# Human male meets furry female roleplay



## SilentDraw (Jan 24, 2019)

Hi all. I'm wanting to get a few roleplays going.

In particular, I'd like to discuss ideas where I'd roleplay as a human male meeting a furry female. This would be a romance/nsfw themed roleplay.

Stuff I'm not into as part of any amorous scenes: Blood, violence, bathroom stuff.

Your gender in real life is not important. I only ask that you are aged 18+ and so is your character.

My initial ideas cover one of three different scenarios:

Human in a furry world.
Furry in a human world.
A world were humans and furries co exist.

Some plot suggestions:

My character is a traveller who discovers a hidden furry village.

My character is a ranger, tasked with protecting habitats from hunters. He discovers hunters tracking your furry female character and assists in neutralizing the threat.

Get in touch if you wanna talk ideas.


----------



## Gaitsu (Jan 25, 2019)

One of those options is EXACTLY what I'm looking for with Kay, though reversed genders.

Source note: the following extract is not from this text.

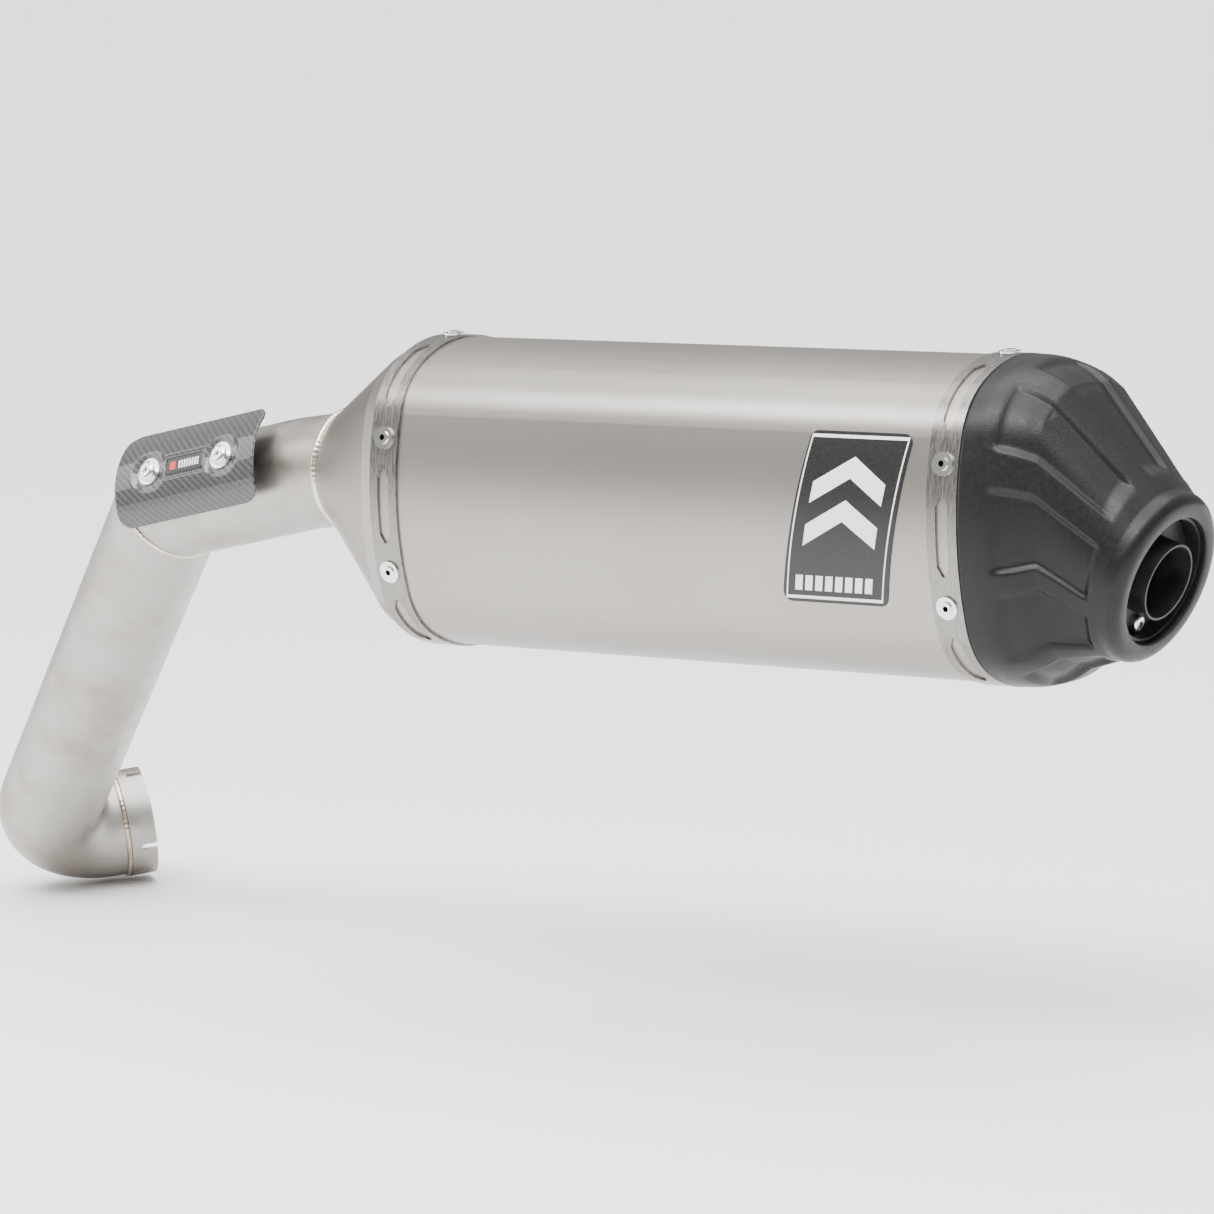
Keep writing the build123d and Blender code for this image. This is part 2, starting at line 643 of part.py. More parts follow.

I've got some female characters, I'll message you and see if we can work something out.


----------



## SilentDraw (Jan 25, 2019)

Great.


----------



## Akuno Meshitukai (Feb 22, 2019)

This sounds really good. I’m interested if you are still looking for a female. I would love to discuss it more if possible


----------



## KittyKat805 (Feb 22, 2019)

I’m also interested in this if it’s still out there. Idk if you would prefer to do it in Discord, but that’s where I usually rp. If your interested at all, let me know


----------